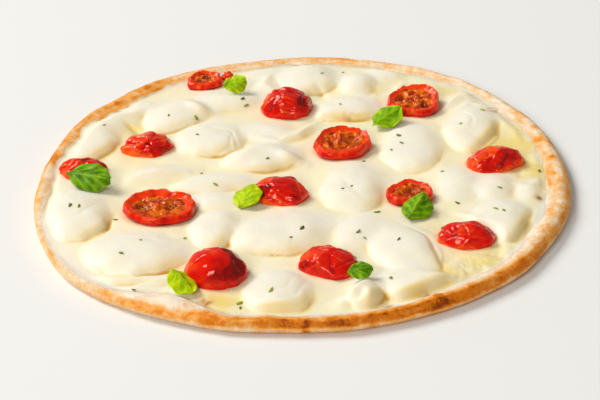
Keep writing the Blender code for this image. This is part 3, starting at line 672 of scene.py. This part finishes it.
def cheese_height(x, y):
    """The top of the cheese: a lumpy melted sheet with the mounds blended into it."""
    points = plan_points(x, y)
    warped_x = x + noises(points, (0.0026, 34, 1), (0.0008, 120, 2))
    warped_y = y + noises(points, (0.0026, 34, 3), (0.0008, 120, 4))
    z = sheet_height(x, y)
    away = ease(0.85, 1.4, nearest_tomato(x, y))
    inside = ease(-0.0010, 0.0060, cheese_radius(np.arctan2(y, x)) - np.hypot(x, y))
    for index, mound in enumerate(MOUNDS, 1):
        near = np.hypot(warped_x - mound.x, warped_y - mound.y) < 1.7 * SPREAD * mound.half_length
        dome, softness = mound_surface(mound, index, warped_x[near], warped_y[near])
        lifted = np.where(dome > 0, dome * away[near] * inside[near], dome)
        z[near] = soft_max(z[near], FOOT - 0.0003 + lifted, softness)
    for fold in FOLDS:
        z += fold.height * fold_strength(fold, warped_x, warped_y) * away * inside
    shreds = noise(points, 130, 21) + 0.5 * np.abs(noise(points, 330, 22))
    for tuft in TUFTS:
        there = np.exp(-((np.hypot(x - tuft.x, y - tuft.y) / tuft.radius) ** 2))
        z += tuft.height * there * shreds * away
    flow = noise(plan_points(x * 60 + 30 * y, y * 150 - 40 * x), 1.0, 23)
    return z + (0.00018 * flow + 0.00006 * noise(points, 400, 7)) * away


class Raster:
    """The cheese's top on a square grid, with its valleys, read at any point."""

    HALF = 0.150
    STEPS = 401
    VALLEY_WIDTH = 0.0030

    def __init__(self):
        axis = np.linspace(-self.HALF, self.HALF, self.STEPS)
        x, y = np.meshgrid(axis, axis)
        self.step = axis[1] - axis[0]
        self.top = cheese_height(x.ravel(), y.ravel()).reshape(x.shape)
        self.level = self.blurred(self.top, self.VALLEY_WIDTH)

    def blurred(self, field, radius):
        """The field averaged over about this radius, by three box blurs each way."""
        half = max(1, round(radius / self.step / 2))
        kernel = np.ones(2 * half + 1) / (2 * half + 1)

        def blur(line):
            return np.convolve(np.pad(line, half, "edge"), kernel, "valid")

        for axis in (0, 1) * 3:
            field = np.apply_along_axis(blur, axis, field)
        return field

    def read(self, field, x, y):
        column, row = (np.clip((value + self.HALF) / self.step, 0, self.STEPS - 1.001) for value in (x, y))
        c, r = column.astype(int), row.astype(int)
        low = blend((field[r, c], field[r, c + 1]), column - c)
        high = blend((field[r + 1, c], field[r + 1, c + 1]), column - c)
        return blend((low, high), row - r)


def disc_grid(side):
    """A square grid bent into a round one: angle and share of the radius at each point."""
    a, b = np.meshgrid(np.linspace(-1, 1, side), np.linspace(-1, 1, side))
    wide = np.abs(a) > np.abs(b)
    radius = np.where(wide, a, b)
    ratio = np.where(wide, b / np.where(wide, a, 1.0), a / np.where(wide | (b == 0), 1.0, b))
    angle = np.where(wide, pi / 4 * ratio, pi / 2 - pi / 4 * ratio)
    angle = np.where(radius < 0, angle + pi, angle)
    return angle.ravel(), np.abs(radius).ravel()


def grid_border(side):
    """The grid's outermost points, in order round it."""
    index = np.arange(side * side).reshape(side, side)
    return np.concatenate((index[0, :-1], index[:-1, -1], index[-1, :0:-1], index[:0:-1, 0])).tolist()


def cheese_edge(angle):
    """How far out the cheese runs on the dough: raggedly, least where the rim is wide and at the back."""
    width = rim_width(angle)
    ring = polar(1.0, angle, 0 * angle)
    thin_side = ease(0.0080, 0.0050, width)
    bare_side = np.maximum(ease(0.0110, 0.0140, width), ease(0.5, 0.9, np.sin(angle)))
    ragged = 0.24 + 0.22 * thin_side - 0.14 * bare_side + noises(ring, (0.20, 7, 12), (0.12, 22, 17))
    return cheese_radius(angle) + np.clip(ragged, 0.14 - 0.08 * bare_side, 0.48) * width


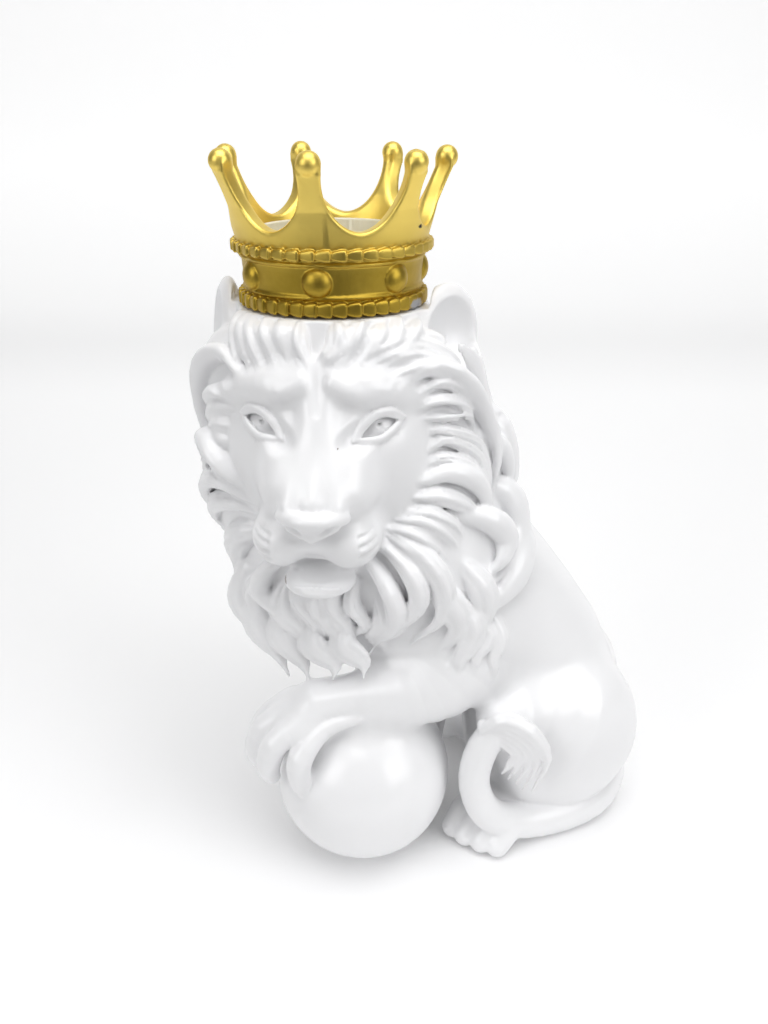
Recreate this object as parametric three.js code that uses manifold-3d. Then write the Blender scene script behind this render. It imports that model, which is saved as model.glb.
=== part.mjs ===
──────────
**Work required**: Write out, word for word, every line from the one containing "Recreate this object" through the last line of the records above.

**Problem solution**:
Recreate this object as parametric three.js code that uses manifold-3d. Then write the Blender scene script behind this render. It imports that model, which is saved as model.glb.
=== part.mjs ===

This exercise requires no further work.